When the dog is getting good at all that, and by now associates the mat with treats, you can begin adding a cue word or hand signal when you're sure the dog is on his way to the mat. When he arrives at the mat, click and treat. 

It is a skill that takes time but I'm sure Lalla can get it


----------



## Ruthiec (Jun 18, 2013)

Thanks both for your replies. 

Zaria I have tried that approach. The problem isn't getting Charlie onto his bed / mat, as I managed that fairly quickly through the approach you have mentioned. so he understands what "in your bed" means and will go there. The problem is getting him to settle there and spend any length of time there i.e. to see it as a good place to stay rather than just staying until he's released. Have you covered this aspect in your class yet?

Karen, thanks very much for pointing me at that DVD. I've watched a couple of clips on YouTube & it looks good. Now I just need to find where I can get it in Australia.


----------



## Lalla (Jul 30, 2013)

Charlie's still a baby, or at least a toddler/small child equivalent; I don't think we would ever expect a small child to stay in its bed if it could get out and wanted to, would we? I really do think we expect more of our dogs than of our children. I don't think even my 6 year old dog would stay indefinitely in his bed on command; Cuba is in her ex pen still if I really can't manage to keep an eye on her, or in a gated off 'conservatory' sort of space with access to the garden in nice weather. She too can do 'in your bed' on command, hurtles to it and lies down. She'll stay there for up to a minute or just over, but is then far too fidgety and puppy-ish to stay any longer. I don't worry about it. I'm sure she'll get better at staying longer, and I'll build it up to being able to stay long enough to manage in any emergency if possible, but I can't imagine asking her to sit tight in her bed, or in an open-doored crate unless she is so tired she falls asleep.


----------



## HavaneseSoon (Nov 4, 2008)

I have taught both Dexter and Jack to go to your "Place" when we are busy cooking in the kitchen. The place is on edge of area rug near the dining table. They can still see us cooking. We do have to say "Place," when they are getting under our feet.

It did not take long teaching this command, they have to already know the "Stay" command. 

All positive reinforcement commands. Keep it simple, use one word "Place." Treats in learning the command, just a few minutes a day to learn the command, several times a day. Don't overdo learning commands, make it fun.


----------



## Lalla (Jul 30, 2013)

HavaneseSoon said:


> I have taught both Dexter and Jack to go to your "Place" when we are busy cooking in the kitchen. The place is on edge of area rug near the dining table. They can still see us cooking. We do have to say "Place," when they are getting under our feet.
> 
> It did not take long teaching this command, they have to already know the "Stay" command.

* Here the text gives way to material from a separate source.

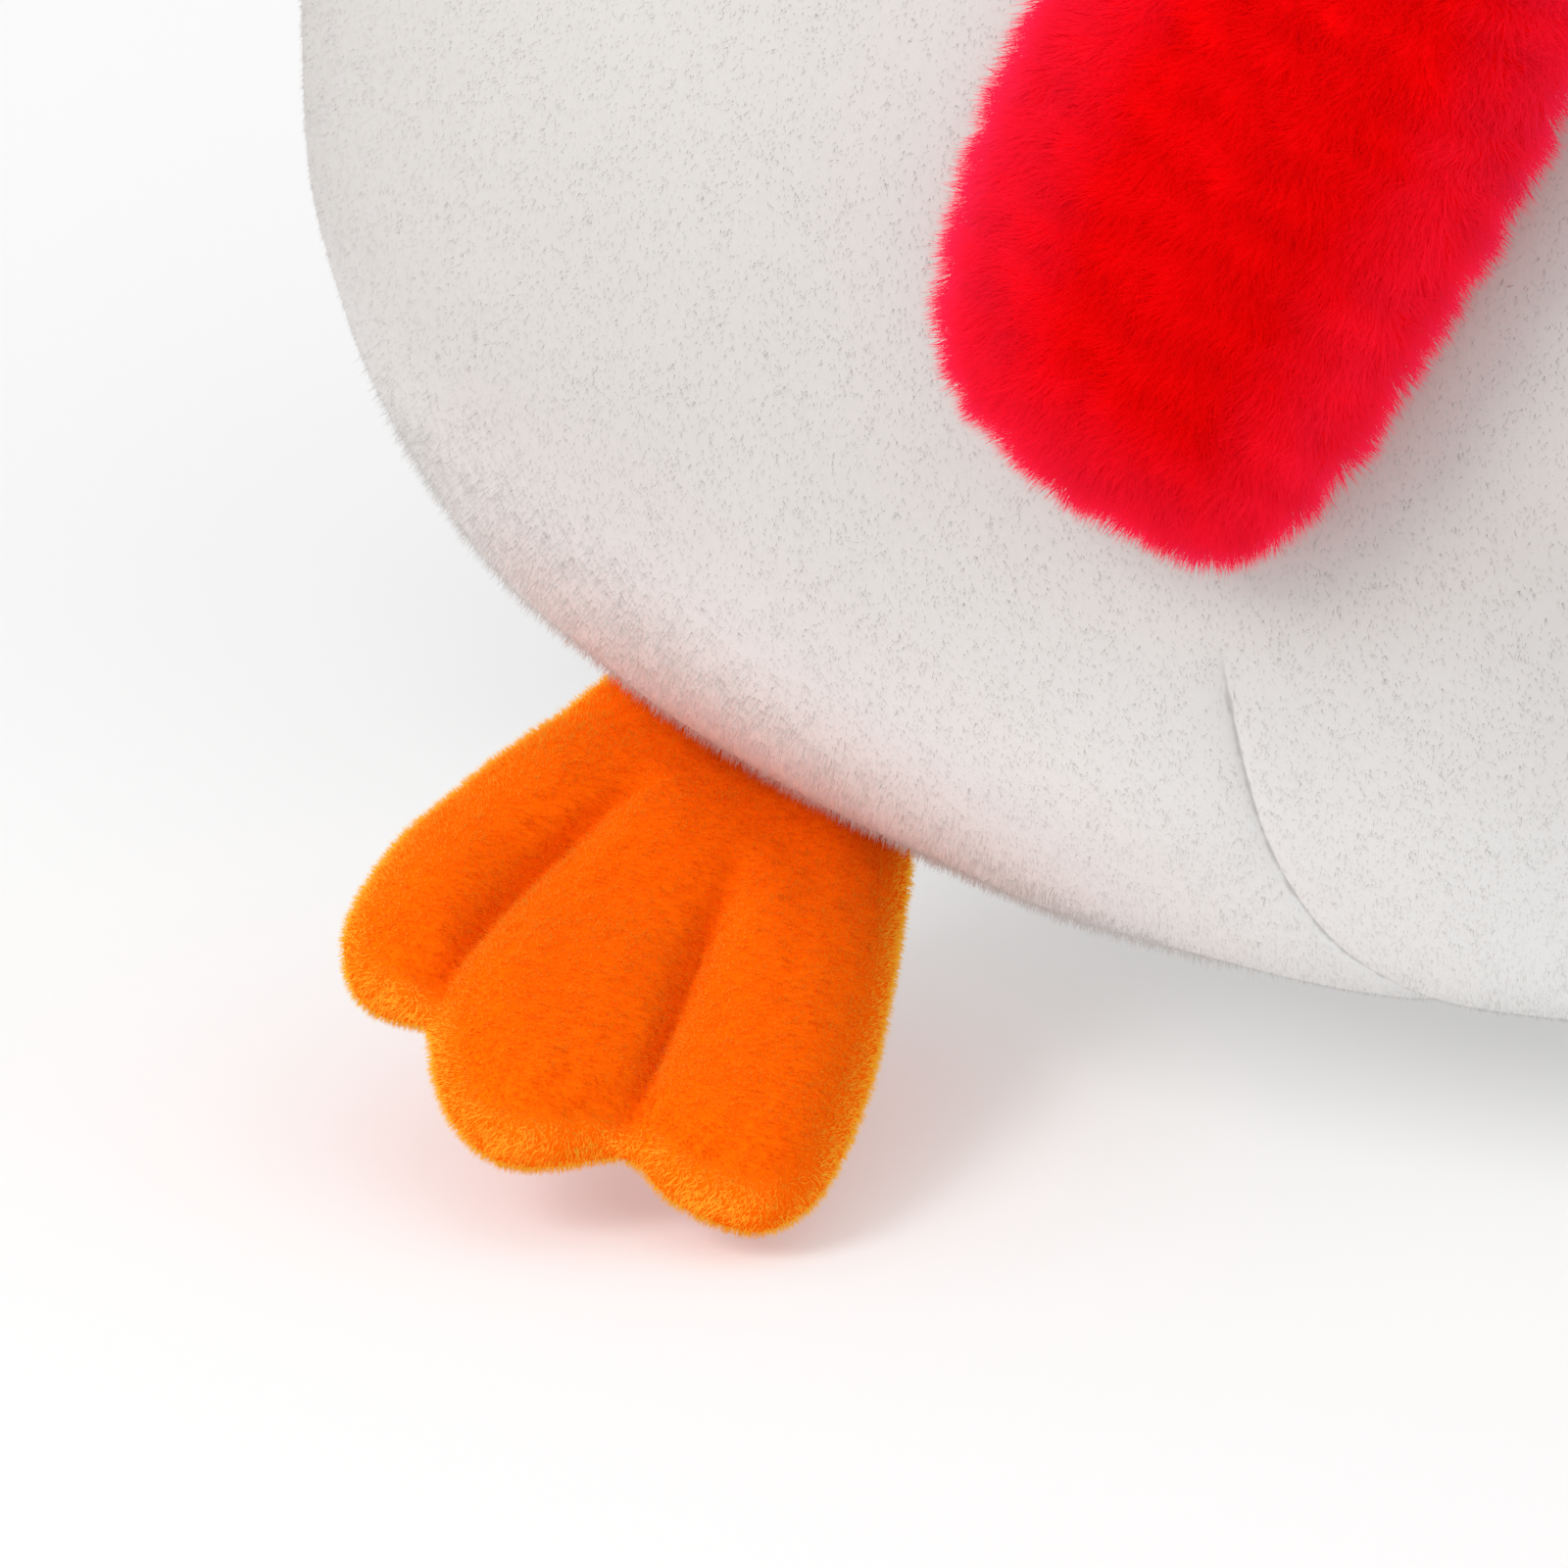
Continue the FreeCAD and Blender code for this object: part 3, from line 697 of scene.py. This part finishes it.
BELLY_NAP = {"length": 1.15, "width": 0.095, "lean": 58.0, "comb": downward, "stray": 0.5}
FRINGE_NAP = {"length": 1.8, "width": 0.11, "lean": 36.0, "comb": downward, "stray": 0.6}
BACK_NAP = {"length": 1.3, "width": 0.24, "lean": 58.0, "comb": downward, "stray": 0.5}
belly_piles = [
    pile(f"belly_pile_{side}", belly, 122000, seed=seed, clump=0.2, clump_size=7.0, where=half, **BELLY_NAP)
    for side, seed, half in (
        ("left", 21, lambda q: above_floor(q) * (q[:, 0] >= 0)),
        ("right", 22, lambda q: above_floor(q) * (q[:, 0] < 0)),
    )
]


def by_foot(side):
    """Weight for the belly plush that a foot rubs up, side +1 left and -1 right."""
    _, root = limb_axes(FOOT_TURN, FOOT_ROOT, side)
    return lambda q: above_floor(q) * (1.0 - ramp(np.linalg.norm(q - root, axis=1), 45.0, 62.0))


belly_fringes = [
    pile(
        f"belly_fringe_{name}", belly, 20000, seed=seed, clump=0.3, clump_size=5.0, where=by_foot(side),
        **FRINGE_NAP,
    )
    for name, side, seed in (("left", 1, 28), ("right", -1, 29))
]
BELLY_PILE.dress(*belly_piles)
BELLY_FRINGE.dress(*belly_fringes)
back_piles = [
    pile(
        f"back_pile_{side}", panel, 40000, seed=seed, clump=0.4, clump_size=9.0, where=above_floor, **BACK_NAP
    )
    for side, panel, seed in (("left", back_left, 24), ("right", back_right, 27))
]
BACK_PILE.dress(*back_piles)
for tuft in (*belly_piles, *belly_fringes, *back_piles):
    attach(tuft, "torso")
for panel, replaced, finish in (
    (belly, "belly_panel", BELLY),
    (back_left, "back_panel_left", BACK),
    (back_right, "back_panel_right", BACK),
):
    finish_modifier(panel, "SOLIDIFY", thickness=CLOTH_THICK * MM, offset=-1.0)
    bpy.ops.object.shade_smooth_by_angle(angle=math.radians(50))
    finish.dress(panel)
    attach(panel, "torso")
    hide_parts(replaced)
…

Thanks, Linda; Cuba does know 'stay', and will go readily to her 'place' on command; it took almost no time at all to learn those two commands, she just won't yet stay there for longer than a minute or two, which seems fair to me, she's only little! As you say, positive reinforcement is the name of what must be a game; I do keep it fun and don't want her to feel that I'm asking too much just yet. There's plenty of time.


----------



## HavaneseSoon (Nov 4, 2008)

Let your pup anticipate that treat he is going to get the longer he stays put. They pay real close attention when involve treats. Start with short stays (use the "place" command) and slowly and gradually build up to longer "place". I mean, you can only stay in the kitchen for slow long.....right? 

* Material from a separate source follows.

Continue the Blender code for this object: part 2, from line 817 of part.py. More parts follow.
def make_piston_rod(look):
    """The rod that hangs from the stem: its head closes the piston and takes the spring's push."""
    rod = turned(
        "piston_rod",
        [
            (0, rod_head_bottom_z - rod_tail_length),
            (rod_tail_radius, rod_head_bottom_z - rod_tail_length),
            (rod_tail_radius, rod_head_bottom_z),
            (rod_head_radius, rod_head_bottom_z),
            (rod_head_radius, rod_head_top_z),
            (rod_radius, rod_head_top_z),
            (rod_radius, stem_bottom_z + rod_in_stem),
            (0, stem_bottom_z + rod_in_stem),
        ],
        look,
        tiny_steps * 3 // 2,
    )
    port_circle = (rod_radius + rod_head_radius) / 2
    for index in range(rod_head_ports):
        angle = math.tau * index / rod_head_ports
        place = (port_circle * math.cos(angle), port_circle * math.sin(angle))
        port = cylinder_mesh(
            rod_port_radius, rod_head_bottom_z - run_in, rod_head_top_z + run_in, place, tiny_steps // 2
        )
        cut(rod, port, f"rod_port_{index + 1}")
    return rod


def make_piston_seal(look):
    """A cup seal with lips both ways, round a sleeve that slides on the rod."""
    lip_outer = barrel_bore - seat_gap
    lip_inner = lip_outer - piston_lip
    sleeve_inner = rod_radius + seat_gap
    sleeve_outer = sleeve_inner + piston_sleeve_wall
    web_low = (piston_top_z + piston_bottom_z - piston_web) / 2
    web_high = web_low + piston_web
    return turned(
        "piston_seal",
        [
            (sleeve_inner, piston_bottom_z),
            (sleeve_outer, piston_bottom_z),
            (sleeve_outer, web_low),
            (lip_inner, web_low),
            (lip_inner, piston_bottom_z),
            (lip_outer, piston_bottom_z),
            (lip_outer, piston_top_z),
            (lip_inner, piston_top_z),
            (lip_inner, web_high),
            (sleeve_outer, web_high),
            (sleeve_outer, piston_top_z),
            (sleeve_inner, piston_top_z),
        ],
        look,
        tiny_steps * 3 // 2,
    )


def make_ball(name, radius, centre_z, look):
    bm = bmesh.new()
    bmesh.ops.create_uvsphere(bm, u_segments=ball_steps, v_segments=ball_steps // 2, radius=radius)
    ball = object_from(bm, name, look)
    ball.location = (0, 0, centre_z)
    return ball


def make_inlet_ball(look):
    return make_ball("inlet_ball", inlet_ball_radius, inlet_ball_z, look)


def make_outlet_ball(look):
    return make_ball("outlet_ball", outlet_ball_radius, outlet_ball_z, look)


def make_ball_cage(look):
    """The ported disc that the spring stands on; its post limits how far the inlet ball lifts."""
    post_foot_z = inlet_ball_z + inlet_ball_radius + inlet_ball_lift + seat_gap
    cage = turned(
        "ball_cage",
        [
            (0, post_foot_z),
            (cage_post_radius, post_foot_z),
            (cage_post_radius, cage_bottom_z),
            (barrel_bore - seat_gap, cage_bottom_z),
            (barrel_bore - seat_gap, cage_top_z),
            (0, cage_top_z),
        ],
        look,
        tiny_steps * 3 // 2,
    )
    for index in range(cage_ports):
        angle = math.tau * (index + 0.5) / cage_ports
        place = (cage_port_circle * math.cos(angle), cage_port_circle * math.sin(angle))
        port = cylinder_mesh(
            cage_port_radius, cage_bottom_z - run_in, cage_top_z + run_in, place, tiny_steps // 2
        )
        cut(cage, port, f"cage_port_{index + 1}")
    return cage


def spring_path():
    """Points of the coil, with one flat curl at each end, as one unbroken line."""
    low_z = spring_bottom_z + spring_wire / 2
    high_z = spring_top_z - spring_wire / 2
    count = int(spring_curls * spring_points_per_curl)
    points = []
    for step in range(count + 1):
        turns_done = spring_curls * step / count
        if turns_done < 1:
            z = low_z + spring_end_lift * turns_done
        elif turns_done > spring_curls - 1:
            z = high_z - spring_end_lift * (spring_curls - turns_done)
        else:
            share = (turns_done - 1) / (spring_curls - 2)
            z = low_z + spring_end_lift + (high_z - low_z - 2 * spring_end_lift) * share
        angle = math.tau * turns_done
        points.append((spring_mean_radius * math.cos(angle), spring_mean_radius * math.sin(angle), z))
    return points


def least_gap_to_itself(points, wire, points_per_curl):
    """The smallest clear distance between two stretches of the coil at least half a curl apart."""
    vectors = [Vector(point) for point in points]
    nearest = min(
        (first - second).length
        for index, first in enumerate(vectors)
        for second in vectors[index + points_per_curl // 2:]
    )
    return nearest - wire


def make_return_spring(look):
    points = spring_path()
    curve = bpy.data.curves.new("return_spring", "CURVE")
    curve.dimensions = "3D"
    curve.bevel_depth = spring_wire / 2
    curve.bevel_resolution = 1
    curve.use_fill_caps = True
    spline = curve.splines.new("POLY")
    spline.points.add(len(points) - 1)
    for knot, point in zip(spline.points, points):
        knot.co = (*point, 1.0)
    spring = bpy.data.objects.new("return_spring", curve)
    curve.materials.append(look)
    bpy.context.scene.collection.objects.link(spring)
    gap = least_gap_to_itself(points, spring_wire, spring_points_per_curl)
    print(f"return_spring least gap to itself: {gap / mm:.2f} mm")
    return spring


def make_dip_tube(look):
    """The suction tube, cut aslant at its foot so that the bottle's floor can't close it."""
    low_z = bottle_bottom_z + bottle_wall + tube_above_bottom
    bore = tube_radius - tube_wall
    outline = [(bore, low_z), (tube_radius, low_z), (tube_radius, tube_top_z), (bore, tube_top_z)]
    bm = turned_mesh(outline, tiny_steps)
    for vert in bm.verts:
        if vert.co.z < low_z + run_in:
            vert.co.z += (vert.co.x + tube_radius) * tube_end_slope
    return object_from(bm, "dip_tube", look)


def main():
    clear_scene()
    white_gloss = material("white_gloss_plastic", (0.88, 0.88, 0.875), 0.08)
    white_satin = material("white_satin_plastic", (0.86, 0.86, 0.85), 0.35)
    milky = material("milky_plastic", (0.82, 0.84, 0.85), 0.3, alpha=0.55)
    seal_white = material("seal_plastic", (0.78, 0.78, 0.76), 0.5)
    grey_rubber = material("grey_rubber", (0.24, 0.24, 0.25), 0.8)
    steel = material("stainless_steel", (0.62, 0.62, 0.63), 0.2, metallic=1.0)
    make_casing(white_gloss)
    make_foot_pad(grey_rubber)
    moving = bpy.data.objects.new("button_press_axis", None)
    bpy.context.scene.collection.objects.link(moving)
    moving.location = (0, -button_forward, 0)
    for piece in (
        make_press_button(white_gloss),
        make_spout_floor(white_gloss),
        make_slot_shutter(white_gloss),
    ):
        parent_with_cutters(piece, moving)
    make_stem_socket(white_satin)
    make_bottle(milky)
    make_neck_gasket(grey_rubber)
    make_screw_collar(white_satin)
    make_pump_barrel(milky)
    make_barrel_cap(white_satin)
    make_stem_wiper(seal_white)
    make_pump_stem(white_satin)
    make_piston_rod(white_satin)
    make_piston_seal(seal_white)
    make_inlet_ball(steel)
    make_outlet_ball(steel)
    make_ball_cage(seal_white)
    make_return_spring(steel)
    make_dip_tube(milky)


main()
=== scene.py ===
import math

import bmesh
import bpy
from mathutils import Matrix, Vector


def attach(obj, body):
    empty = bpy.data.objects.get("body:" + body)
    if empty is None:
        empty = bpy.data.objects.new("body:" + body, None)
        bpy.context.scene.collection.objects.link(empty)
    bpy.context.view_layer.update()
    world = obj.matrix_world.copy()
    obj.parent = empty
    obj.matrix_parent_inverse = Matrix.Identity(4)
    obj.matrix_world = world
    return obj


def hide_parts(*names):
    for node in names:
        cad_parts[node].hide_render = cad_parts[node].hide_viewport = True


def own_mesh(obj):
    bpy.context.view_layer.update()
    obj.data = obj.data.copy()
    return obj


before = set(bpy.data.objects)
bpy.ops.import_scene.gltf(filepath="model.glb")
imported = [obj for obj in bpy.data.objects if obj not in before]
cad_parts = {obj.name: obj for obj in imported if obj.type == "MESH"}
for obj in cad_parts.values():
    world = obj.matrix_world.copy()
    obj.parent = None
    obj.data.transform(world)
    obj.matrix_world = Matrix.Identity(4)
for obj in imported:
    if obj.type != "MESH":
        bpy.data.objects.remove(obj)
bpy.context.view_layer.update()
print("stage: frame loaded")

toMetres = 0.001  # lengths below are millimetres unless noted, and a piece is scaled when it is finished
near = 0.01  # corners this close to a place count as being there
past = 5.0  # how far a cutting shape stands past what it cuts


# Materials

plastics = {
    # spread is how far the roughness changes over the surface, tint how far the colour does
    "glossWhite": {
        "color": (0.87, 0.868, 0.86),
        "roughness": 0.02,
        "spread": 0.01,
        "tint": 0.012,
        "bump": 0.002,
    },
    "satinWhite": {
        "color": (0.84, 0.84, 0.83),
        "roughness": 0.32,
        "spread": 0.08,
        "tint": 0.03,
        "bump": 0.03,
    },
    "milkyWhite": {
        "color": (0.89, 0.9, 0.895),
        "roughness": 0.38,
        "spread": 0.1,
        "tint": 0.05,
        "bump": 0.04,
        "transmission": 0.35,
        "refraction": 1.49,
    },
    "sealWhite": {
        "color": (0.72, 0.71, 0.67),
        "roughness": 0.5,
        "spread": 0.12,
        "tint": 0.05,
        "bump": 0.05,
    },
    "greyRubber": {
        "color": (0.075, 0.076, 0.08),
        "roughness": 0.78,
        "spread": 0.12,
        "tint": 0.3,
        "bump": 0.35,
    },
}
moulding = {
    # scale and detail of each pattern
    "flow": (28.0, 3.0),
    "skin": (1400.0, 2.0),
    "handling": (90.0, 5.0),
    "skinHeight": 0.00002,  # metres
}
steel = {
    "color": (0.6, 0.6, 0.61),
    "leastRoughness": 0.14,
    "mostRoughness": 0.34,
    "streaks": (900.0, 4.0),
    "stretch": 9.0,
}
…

If the boys run off to another room, that is fine with me, as long as they are not under foot while cooking.


----------



## Ruthiec (Jun 18, 2013)

Thanks Linda, that's helpful. Charlie knows "Stay" so we're working on length of Stay at the moment. I'm also occasionally disappearing around a corner for a couple of seconds and so far he's staying fairly well.

Lalla, I think you are right. Charlie is so good at some things so I forget just how young he is still and probably expect too much of him. 

I've decided that for the time being I want him to get into his crate on command (up until now I've always put him in) and I'll use his crate as his place. So I'm working on a "Crate" command (he sort of knew it within about 10 minutes). Then when that's secure, every day I'm going to do some stays when he's in his crate. 

He may not ever see his crate as a place to go of his own choice, but at least going there when told will mean I can send him there if he's underfoot in the kitchen (it's in sight of the kitchen so he will still be able to see me). If I can get hold of the DVD Karen mentioned then maybe he will learn to love being in his crate 

Thanks again everyone for your help.


----------